OBJECTIVE:
Return the first line, the line containing "stand on Z = 0.", and every line between them, exactly as they stand.

DATA SHOWN:
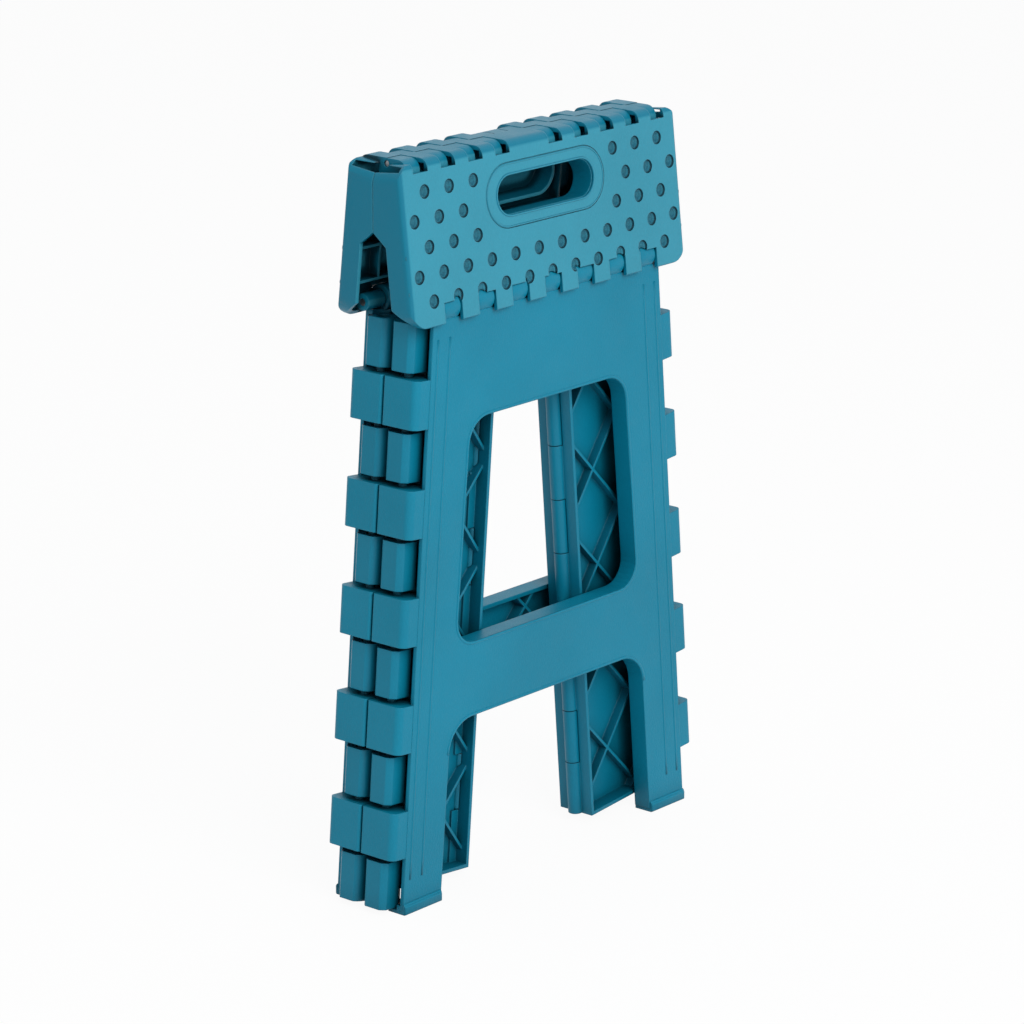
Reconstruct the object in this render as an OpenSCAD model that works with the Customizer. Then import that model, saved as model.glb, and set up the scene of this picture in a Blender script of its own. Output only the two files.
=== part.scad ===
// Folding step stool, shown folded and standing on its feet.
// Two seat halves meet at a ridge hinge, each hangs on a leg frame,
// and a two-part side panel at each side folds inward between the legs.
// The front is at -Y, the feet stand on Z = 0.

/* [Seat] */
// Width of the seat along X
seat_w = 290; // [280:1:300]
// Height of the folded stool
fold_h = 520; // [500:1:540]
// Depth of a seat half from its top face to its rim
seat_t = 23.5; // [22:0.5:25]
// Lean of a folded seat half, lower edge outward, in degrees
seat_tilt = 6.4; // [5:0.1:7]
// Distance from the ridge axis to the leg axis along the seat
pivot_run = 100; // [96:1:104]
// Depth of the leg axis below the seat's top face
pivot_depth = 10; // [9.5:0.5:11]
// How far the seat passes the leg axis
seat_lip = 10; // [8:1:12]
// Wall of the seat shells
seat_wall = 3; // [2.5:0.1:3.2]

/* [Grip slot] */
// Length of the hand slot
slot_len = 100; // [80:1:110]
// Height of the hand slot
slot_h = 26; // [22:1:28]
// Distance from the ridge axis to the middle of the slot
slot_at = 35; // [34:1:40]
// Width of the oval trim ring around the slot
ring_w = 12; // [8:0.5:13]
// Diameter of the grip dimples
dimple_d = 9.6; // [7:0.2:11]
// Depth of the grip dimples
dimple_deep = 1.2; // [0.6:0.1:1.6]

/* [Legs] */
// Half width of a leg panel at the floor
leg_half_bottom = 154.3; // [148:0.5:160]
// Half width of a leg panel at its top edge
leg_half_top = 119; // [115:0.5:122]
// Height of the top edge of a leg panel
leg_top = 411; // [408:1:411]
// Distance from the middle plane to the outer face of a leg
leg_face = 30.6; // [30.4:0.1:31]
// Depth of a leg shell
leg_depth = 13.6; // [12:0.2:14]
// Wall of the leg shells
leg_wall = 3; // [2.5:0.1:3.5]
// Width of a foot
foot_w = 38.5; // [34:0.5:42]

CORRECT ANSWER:
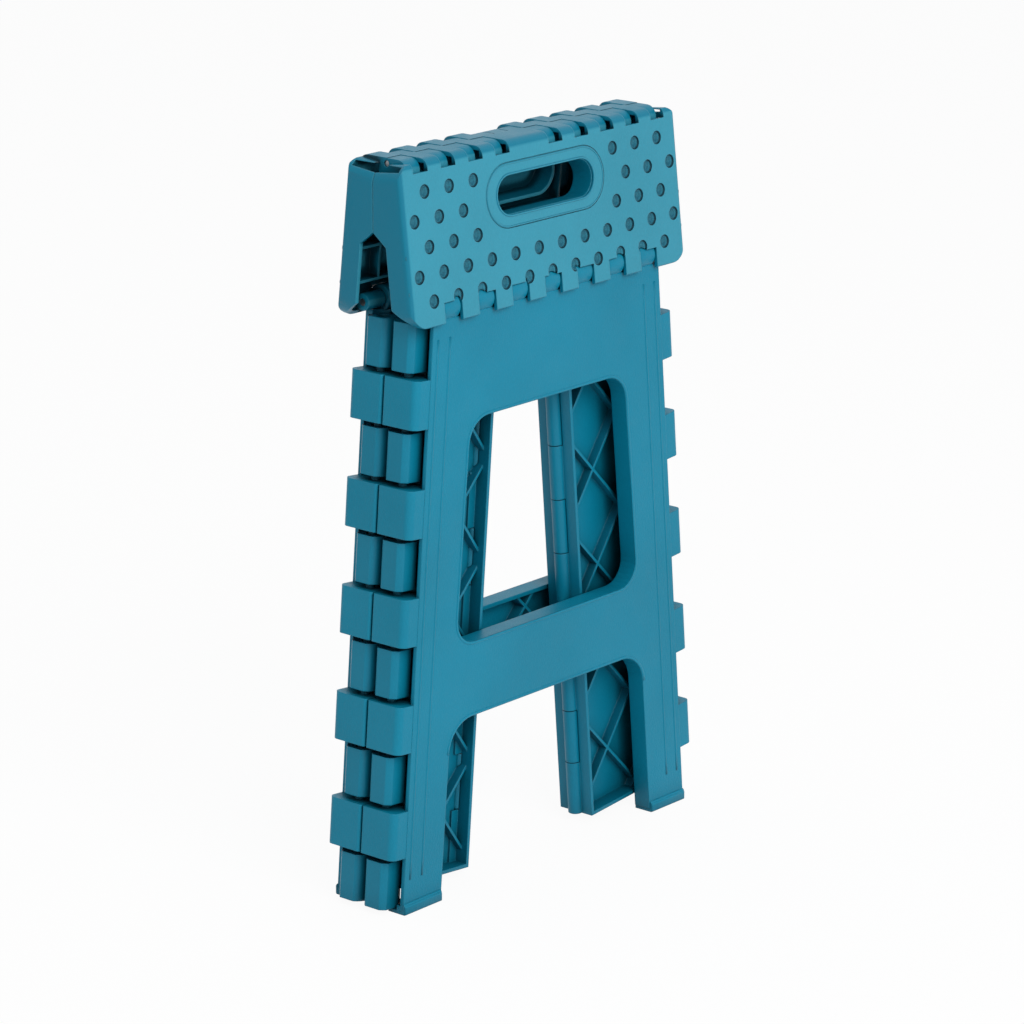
Reconstruct the object in this render as an OpenSCAD model that works with the Customizer. Then import that model, saved as model.glb, and set up the scene of this picture in a Blender script of its own. Output only the two files.
=== part.scad ===
// Folding step stool, shown folded and standing on its feet.
// Two seat halves meet at a ridge hinge, each hangs on a leg frame,
// and a two-part side panel at each side folds inward between the legs.
// The front is at -Y, the feet stand on Z = 0.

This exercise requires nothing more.